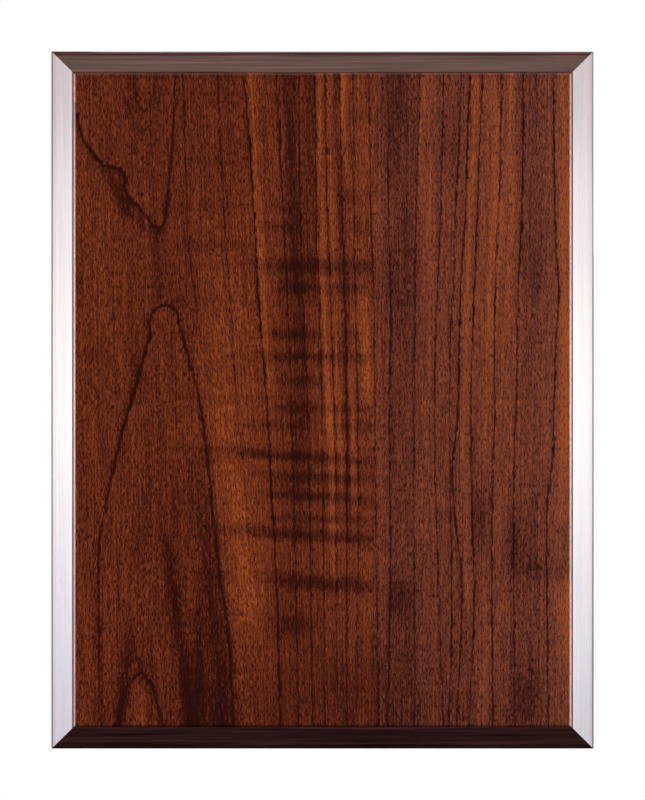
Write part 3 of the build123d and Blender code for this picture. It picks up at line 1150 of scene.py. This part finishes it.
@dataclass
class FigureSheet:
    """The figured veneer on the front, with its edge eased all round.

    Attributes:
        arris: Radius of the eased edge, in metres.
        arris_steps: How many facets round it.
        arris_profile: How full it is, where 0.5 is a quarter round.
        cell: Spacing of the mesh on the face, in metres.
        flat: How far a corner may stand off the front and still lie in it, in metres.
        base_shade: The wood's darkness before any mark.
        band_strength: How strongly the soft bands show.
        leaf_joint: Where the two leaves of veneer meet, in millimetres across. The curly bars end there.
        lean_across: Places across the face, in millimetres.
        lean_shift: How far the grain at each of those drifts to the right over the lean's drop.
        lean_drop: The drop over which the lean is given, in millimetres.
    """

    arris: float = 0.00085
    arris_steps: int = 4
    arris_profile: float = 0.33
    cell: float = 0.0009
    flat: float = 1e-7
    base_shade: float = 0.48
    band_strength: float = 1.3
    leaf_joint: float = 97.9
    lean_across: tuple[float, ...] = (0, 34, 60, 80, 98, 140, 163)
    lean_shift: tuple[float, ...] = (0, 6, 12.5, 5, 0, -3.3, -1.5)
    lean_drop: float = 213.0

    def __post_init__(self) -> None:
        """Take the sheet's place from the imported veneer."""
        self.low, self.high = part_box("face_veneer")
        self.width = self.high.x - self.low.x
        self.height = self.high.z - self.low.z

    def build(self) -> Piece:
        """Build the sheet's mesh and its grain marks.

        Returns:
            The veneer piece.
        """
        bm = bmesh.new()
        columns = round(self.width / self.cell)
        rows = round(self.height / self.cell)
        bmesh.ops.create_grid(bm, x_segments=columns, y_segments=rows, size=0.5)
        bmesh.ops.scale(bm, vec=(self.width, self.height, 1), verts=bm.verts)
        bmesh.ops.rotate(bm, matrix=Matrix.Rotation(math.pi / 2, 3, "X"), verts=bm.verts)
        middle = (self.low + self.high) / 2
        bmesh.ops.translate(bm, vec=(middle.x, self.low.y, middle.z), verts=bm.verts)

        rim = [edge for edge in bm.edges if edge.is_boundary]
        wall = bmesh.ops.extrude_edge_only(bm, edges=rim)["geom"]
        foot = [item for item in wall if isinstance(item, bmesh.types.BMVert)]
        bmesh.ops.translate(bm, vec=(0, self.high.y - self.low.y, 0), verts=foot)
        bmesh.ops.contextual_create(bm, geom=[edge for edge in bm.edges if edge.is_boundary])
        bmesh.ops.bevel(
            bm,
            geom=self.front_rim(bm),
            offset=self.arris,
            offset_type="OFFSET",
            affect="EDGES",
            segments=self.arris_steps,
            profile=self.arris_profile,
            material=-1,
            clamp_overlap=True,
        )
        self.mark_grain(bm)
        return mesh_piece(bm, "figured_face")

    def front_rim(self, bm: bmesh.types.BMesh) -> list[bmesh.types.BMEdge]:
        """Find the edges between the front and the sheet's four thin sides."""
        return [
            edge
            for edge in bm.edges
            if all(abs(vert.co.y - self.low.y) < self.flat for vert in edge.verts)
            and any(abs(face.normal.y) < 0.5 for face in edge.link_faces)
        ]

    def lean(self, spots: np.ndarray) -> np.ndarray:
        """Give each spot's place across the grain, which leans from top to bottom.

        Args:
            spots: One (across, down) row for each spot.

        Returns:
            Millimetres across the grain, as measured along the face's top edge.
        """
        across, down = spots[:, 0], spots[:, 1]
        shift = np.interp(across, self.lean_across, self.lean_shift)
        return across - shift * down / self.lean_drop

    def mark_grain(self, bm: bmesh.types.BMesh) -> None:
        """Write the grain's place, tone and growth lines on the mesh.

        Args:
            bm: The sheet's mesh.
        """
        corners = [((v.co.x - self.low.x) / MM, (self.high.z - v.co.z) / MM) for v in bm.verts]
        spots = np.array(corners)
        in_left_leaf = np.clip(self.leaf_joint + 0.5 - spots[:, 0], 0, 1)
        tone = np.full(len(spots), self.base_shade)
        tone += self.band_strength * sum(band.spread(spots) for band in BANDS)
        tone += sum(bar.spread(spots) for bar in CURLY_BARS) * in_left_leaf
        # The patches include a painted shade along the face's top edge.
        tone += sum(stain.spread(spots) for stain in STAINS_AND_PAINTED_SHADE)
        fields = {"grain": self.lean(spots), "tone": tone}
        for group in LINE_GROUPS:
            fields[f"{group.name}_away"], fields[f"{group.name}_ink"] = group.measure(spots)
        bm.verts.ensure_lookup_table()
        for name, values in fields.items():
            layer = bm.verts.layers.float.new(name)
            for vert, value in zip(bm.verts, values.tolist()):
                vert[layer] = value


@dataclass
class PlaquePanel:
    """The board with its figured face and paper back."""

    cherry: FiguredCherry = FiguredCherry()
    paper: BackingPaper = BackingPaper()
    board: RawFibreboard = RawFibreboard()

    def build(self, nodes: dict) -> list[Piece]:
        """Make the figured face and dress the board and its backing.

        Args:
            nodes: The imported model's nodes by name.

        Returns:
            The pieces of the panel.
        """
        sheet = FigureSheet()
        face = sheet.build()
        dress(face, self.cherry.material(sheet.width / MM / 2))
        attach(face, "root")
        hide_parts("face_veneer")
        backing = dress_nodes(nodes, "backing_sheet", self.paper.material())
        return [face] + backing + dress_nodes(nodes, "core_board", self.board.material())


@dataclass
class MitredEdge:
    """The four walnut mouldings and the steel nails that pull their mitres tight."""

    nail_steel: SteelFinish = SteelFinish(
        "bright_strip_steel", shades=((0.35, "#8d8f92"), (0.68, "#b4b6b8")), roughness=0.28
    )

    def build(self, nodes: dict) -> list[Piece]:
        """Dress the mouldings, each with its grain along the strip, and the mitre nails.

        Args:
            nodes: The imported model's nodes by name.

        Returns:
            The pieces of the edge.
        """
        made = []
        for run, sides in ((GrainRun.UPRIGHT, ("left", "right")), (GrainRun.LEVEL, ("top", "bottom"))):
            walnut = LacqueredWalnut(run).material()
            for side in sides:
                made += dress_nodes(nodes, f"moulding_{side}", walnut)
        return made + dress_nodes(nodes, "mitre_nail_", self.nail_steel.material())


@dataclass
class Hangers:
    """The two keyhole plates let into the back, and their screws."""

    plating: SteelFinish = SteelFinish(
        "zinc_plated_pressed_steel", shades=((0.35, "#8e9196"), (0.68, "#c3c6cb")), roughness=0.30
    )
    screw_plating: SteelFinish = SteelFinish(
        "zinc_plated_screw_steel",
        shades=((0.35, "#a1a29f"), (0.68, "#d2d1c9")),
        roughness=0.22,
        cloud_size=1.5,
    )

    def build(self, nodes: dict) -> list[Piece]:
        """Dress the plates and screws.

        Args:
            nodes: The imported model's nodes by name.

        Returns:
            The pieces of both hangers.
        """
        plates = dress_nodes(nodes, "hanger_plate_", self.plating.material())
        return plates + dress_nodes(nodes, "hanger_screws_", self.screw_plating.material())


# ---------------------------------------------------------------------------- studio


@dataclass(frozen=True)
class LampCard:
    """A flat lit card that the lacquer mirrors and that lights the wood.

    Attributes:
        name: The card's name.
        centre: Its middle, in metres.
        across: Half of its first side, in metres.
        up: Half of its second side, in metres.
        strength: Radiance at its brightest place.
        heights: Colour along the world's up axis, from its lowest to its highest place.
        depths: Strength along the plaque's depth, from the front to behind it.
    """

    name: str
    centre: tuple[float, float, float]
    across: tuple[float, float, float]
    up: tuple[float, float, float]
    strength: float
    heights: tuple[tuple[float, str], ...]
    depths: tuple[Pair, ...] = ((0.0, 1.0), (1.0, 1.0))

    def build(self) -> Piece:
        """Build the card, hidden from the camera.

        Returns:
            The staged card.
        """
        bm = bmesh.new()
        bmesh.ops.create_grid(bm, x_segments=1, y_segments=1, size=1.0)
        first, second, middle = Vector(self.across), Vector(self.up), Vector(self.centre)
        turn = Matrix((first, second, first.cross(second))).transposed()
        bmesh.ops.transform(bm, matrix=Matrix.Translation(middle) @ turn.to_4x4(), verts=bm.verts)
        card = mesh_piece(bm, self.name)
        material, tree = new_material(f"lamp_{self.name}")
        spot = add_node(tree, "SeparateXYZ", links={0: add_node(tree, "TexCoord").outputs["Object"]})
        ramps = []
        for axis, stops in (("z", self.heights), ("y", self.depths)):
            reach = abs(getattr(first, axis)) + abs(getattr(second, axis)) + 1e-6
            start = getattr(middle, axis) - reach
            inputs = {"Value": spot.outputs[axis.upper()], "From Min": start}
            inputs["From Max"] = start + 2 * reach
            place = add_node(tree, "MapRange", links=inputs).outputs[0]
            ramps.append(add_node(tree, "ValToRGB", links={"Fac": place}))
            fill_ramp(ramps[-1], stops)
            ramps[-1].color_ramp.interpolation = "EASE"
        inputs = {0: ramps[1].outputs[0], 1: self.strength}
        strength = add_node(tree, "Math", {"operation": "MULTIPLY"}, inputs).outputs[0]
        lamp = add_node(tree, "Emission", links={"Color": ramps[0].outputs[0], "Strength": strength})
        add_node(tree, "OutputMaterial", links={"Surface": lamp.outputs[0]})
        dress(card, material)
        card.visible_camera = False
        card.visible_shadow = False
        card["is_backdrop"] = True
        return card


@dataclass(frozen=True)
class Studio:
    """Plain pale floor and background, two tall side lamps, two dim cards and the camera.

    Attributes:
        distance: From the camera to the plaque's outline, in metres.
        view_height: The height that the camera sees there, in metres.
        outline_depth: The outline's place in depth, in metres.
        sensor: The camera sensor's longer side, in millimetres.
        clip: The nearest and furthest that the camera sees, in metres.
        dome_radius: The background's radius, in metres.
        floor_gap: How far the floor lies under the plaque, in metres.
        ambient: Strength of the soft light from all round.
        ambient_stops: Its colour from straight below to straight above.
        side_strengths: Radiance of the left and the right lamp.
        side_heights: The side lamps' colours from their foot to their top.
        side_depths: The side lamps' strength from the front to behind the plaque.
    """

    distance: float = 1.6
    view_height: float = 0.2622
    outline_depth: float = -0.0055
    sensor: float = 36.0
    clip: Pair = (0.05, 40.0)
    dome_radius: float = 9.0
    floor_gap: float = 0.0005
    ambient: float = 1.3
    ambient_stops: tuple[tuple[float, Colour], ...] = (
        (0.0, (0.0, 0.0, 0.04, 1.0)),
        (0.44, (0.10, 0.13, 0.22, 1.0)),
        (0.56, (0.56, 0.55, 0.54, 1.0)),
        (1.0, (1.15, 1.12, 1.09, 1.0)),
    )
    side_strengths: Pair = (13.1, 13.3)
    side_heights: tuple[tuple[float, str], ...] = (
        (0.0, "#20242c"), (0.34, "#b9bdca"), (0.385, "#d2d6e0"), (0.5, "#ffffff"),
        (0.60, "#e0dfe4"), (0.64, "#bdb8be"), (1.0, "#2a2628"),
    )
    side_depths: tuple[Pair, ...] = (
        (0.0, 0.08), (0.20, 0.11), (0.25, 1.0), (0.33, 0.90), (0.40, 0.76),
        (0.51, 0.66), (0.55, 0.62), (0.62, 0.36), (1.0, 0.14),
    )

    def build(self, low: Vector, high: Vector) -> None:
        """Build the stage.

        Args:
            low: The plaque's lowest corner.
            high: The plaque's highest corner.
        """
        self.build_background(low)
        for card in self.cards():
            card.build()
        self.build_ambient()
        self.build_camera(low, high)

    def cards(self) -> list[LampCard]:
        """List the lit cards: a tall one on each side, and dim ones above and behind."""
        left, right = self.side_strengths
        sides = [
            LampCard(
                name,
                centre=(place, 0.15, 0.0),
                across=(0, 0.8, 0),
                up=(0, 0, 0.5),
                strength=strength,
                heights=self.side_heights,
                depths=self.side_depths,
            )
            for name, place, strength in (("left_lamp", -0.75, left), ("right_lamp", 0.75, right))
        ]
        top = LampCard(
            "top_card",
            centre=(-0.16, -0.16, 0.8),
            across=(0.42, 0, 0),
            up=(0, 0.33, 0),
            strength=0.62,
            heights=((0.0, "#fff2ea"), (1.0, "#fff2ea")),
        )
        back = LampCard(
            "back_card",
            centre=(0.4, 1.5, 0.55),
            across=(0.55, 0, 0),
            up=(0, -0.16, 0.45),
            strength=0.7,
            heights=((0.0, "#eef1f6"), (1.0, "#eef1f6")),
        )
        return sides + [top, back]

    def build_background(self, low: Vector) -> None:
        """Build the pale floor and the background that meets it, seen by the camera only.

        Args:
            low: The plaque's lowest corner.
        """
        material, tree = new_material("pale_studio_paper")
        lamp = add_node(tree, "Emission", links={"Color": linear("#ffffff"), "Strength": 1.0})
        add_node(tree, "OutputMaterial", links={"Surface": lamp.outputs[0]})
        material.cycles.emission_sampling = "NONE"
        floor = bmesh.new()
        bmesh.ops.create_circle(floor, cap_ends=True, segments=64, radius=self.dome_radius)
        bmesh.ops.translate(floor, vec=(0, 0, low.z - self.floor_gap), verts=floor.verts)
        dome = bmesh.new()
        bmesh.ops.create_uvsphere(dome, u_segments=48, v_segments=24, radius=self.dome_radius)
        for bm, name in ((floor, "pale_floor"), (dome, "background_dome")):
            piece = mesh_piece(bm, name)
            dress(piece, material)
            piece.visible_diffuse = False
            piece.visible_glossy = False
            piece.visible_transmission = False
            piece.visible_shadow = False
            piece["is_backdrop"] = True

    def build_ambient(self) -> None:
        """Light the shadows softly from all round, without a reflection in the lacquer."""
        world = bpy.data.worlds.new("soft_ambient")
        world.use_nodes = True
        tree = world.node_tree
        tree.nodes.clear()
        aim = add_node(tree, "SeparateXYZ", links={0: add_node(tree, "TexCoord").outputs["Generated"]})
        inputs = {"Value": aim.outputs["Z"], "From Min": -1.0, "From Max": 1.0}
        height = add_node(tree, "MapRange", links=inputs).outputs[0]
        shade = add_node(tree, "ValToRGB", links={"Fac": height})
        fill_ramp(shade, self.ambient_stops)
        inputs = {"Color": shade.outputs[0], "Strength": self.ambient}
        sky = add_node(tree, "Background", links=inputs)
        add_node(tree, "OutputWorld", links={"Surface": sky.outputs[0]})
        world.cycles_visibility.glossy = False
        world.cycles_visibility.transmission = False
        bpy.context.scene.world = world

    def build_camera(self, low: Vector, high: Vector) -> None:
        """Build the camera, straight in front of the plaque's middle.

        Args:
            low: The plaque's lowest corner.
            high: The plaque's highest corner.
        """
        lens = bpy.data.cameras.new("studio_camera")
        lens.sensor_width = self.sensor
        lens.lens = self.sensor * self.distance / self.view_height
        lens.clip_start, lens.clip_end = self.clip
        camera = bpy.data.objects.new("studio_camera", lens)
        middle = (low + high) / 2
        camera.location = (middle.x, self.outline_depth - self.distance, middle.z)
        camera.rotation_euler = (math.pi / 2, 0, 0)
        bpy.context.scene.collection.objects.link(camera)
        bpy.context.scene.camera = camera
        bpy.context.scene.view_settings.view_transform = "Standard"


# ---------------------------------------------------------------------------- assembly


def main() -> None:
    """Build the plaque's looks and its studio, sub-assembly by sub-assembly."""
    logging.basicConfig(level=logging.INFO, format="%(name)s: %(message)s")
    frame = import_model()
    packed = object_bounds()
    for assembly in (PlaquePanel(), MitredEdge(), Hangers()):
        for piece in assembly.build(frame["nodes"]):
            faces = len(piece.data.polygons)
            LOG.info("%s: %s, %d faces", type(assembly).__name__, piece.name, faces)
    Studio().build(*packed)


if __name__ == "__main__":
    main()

● **Requirements**
Please write out the material word for word from its first line through the line holding "eased all round.", including both, and no line past it.

● **Solution**
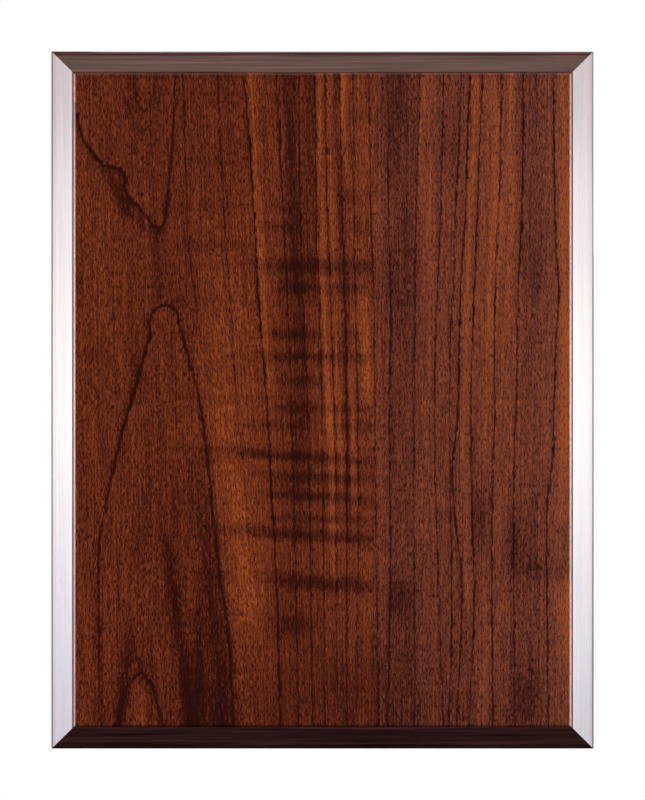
Write part 3 of the build123d and Blender code for this picture. It picks up at line 1150 of scene.py. This part finishes it.
@dataclass
class FigureSheet:
    """The figured veneer on the front, with its edge eased all round.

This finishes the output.